If that’s what you want in a game that’s cool, but do keep in mind that WoW has evolved into something that requires a bit higher of a skill cap to play, and that’s something many of us enjoy. I know I’d really dislike it if WoW went back to tank n’ spank fights that didn’t really require any player interaction at the gameplay level, with the lack of challenge offset by having strict and rigid class requirements.

UBRS was my example because it demonstrates a scenario where utilization of class abilities was essential to progression while offering variety in which class could be used rather than make the raid entirely dependent upon a specific class to perform that requirement.

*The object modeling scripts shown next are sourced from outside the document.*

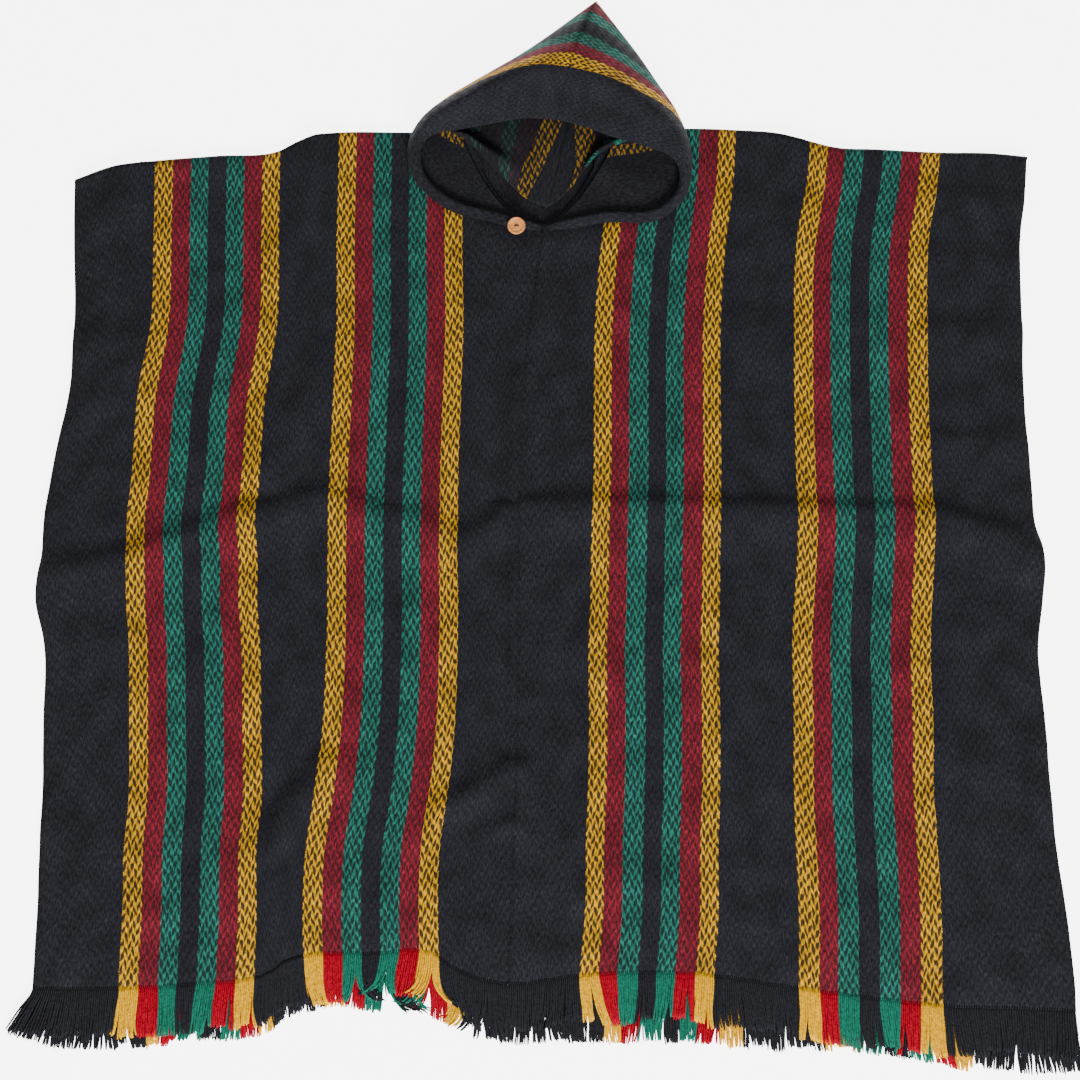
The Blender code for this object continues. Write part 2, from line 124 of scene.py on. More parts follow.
ENDS = (
    # across, shoulder, front hem, back hem
    (-509, 378, -502, -508),
    (-470, 394, -502, -513),
    (-427, 400, -502, -512),
    (-357, 406, -498, -507),
    (-288, 412, -492, -503),
    (-262, 424, -486, -498),
    (-240, 431, -476, -488),
    (-209, 434, -469, -477),
    (-139, 434, -467, -476),
    (-75, 434, -468, -484),
    (-50, 434, -484, -498),
    (0, 435, -497, -507),
    (70, 437, -489, -508),
    (209, 437, -489, -508),
    (262, 432, -497, -511),
    (289, 424, -501, -513),
    (320, 416, -506, -514),
    (362, 414, -511, -517),
    (435, 410, -519, -530),
    (500, 409, -522, -536),
    (543, 405, -524, -535),
)
FOLDS = (
    # from x, from y, to x, to y, width above, width below, height
    (-529, -70, -444, -54, 16, 34, 8),
    (-444, -54, -301, 1, 14, 34, 8),
    (-301, 1, -232, 15, 12, 34, 7),
    (-232, 15, -80, -32, 14, 30, 6),
    (-80, -32, -16, 6, 12, 26, 6),
    (-16, 6, 196, 3, 12, 36, 8),
    (196, 3, 425, -5, 12, 36, 8),
    (425, -5, 545, -45, 14, 34, 9),
    (428, 79, 510, 77, 10, 16, 3),
    (428, 204, 527, 201, 14, 24, 4),
    (434, 355, 534, 349, 14, 20, 4),
    (-512, 182, -452, 192, 22, 26, 5),
    (-443, 158, -521, 79, 26, 26, 6),
    (-230, 169, -297, 45, 22, 26, 6),
    (-25, 147, -28, -268, 9, 12, 5),
    (-26, -276, -103, -322, 14, 18, 8),
    (-26, -276, 23, -351, 18, 14, 8),
    (23, -351, 39, -412, 18, 14, 7),
    (-225, -278, -288, -361, 18, 24, 8),
    (-288, -361, -262, -470, 22, 20, 6),
    (214, 204, 274, 186, 20, 24, 4),
    (-478, 330, -440, 400, 26, 26, 4),
    (-262, 330, -252, 425, 14, 20, 5),
    (296, 320, 292, 420, 18, 14, 5),
)
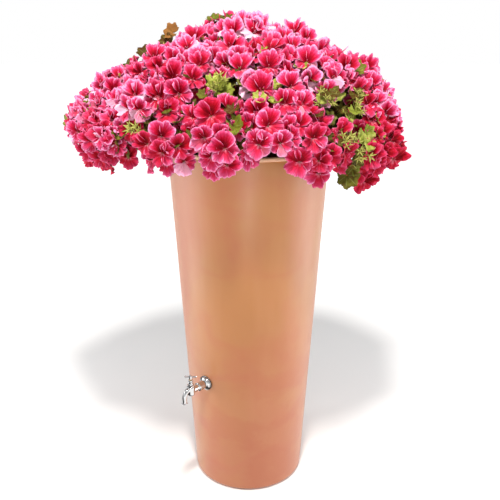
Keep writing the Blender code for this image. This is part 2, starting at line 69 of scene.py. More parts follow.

I druid pulled UBRS in early 2004 once we realized the dragonkin could be “slept”. Far more efficient than hunter pulls and trapping.

But UBRS isn’t perfect obviously. Hence the need to evolve the meta. Also a point in bringing it up. Gruuls Lair is the next quick, off the top of my head example, of how they progressed the meta without allowing puzzle mechanics to dominate the meta and become the be all/end all of boss fight conquest.

I’m not here to announce to the world that adding puzzle mechanics to scenarios is wrong or inherently evil. My stance is that I think it has become too much the meta with too little regard for class abilities being key to success.

Glad you admit you’re not a raider.

RIO is pretty accurate when it comes to logging kills. Which is taken from Blizzards API.

The point stands that you have 1 raid experience at Heroic and 0 experience in Mythic. You are not in a position to say that raid comp doesn’t matter and that its all about jumping hoops.

Mythic raiding simply increases the number of hoops to jump through. It doesn’t change the dynamic of use of individual, class specific ability requirements vs gimmicks to over come.

This invalidates your point that any perceived lack of mythic experience confers lack of insight.